Would someone please explain the allegorical meaning of [1]? Please compare and contrast with [2].

I have further questions regarding [3] and [4].

2601:647:4D00:2C40:CCD0:7BD9:21A8:D1CE (talk) 07:54, 28 March 2021 (UTC)[reply]

What makes you think there is an allegorical meaning to these videos? Apparently, someone has fun adding My Little Pony animations to the sound tracks of well-known pop songs, such as, for the first two, a cover of "Holding Out for a Hero" by Jennifer Saunders, taken from the soundtrack of Shrek 2.[5]  --Lambiam 13:17, 28 March 2021 (UTC)[reply]
Because there is no such thing as an alicorn unless it's to evoke the idea of an allegory. My question stands. 2601:647:4D00:2C40:982F:103F:C8B3:D678 (talk) 10:09, 28 April 2021 (UTC)[reply]
But it has nothing to do with these videos. Why did the creator of the MLP universe choose to add a line of winged unicorn ponies to the menagerie? My best guess is that Hasbro expected they would sell and help to increase their profit.

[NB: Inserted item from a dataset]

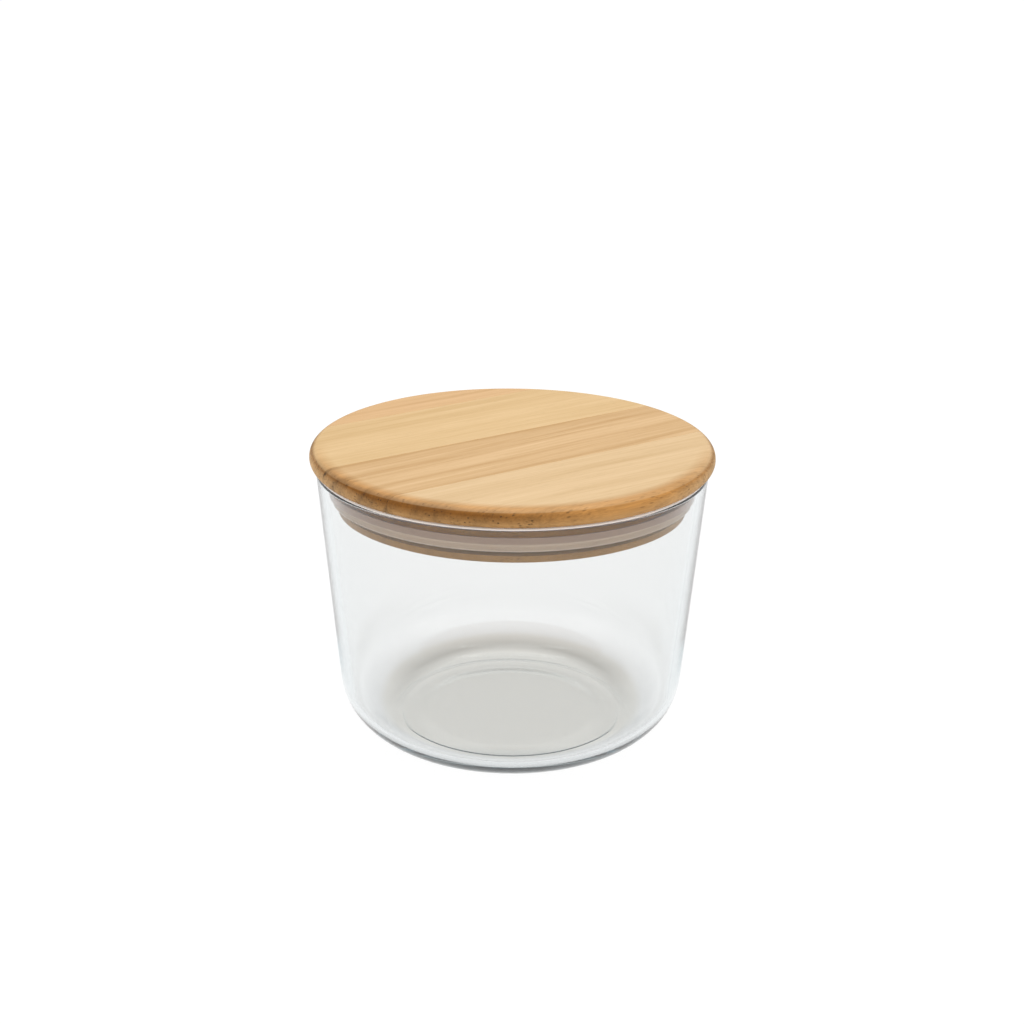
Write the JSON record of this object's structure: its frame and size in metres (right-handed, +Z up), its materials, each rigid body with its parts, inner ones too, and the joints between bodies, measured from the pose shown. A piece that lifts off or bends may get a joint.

What is the allegorical meaning of money?  --Lambiam 10:54, 28 April 2021 (UTC)[reply]
Agreed, it seems to be solely intended as entertainment for children. As to why we are entertained by talking or singing animals, see The mind behind anthropomorphic thinking: attribution of mental states to other species for some research. Alansplodge (talk) 11:12, 28 April 2021 (UTC)[reply]
I mostly agree although we should consider there are two aspects here. From what I can tell, those videos are simply mashups of scenes from some My Little Pony cartoons with some other music added. The My Little Pony cartoons were obviously intended primarily as a money generating exercise. I'm sure their creators were also generally interested in creating something entertaining that they could be proud of, bound by the rules and requirements of the studio funding them. Their original target was children, especially young girls but the recent cartoons also found wider success. I'm sure some of the cartoons had some allegories but as cartoons primarily targeted at children, it probably wasn't generally that sophisticated, even after the wider success was recognised. The wider success bit naturally leads to the second issue. There's a very good chance as with a lot of mashups, the people creating them just made them because they thought they would be fun mashups and they either didn't know or didn't care or just hoped they would be fine despite creating what are likely copyright violations, again as with a lot of mashups. They probably weren't intending to create any allegories, indeed probably the thought never entered their mind. I don't know if these videos were even really targeting children, there's a good chance they were made by (and targeting) the wider My Little Pony: Friendship Is Magic fandom often called bronies. Even targeting can be misleading, I'm not sure whether both creators necessarily targeted anyone, it's possibly they mostly created it for themselves and posted it since others may like it. Nil Einne (talk) 14:59, 29 April 2021 (UTC)[reply]
  • The idea of allegories remains associated with unicorns but there is no rule that placing anew an unicorn will generate a new allegory (to generate a new allegory, knowing that the current discussion has taken place, let us replace one of the unicorns or more in the videos with anything else - but only if it is something of a look-a-like - then we call to the public for comment = output - this is how it works). --Askedonty (talk) 14:51, 28 April 2021 (UTC)[reply]
Unicorns and winged horses appear in many mythologies so there are overlapping and multiple symbolic meanings. Some of the aspects that such a creature might represent, from purity (unicorn) to death (horse) to the sun (flying horse) are discussed in sources such as Imaginary Animals: The Monstrous, the Wondrous and the Human, or The_Continuum_Encyclopedia_of_Symbols. Other wiki articles include White horses in mythology, Horse in Chinese mythology,Pegasus, Solar deity, Hippocampus (mythology), Horse (zodiac), and Unicorn Trend. 70.67.193.176 (talk) 14:57, 28 April 2021 (UTC)[reply]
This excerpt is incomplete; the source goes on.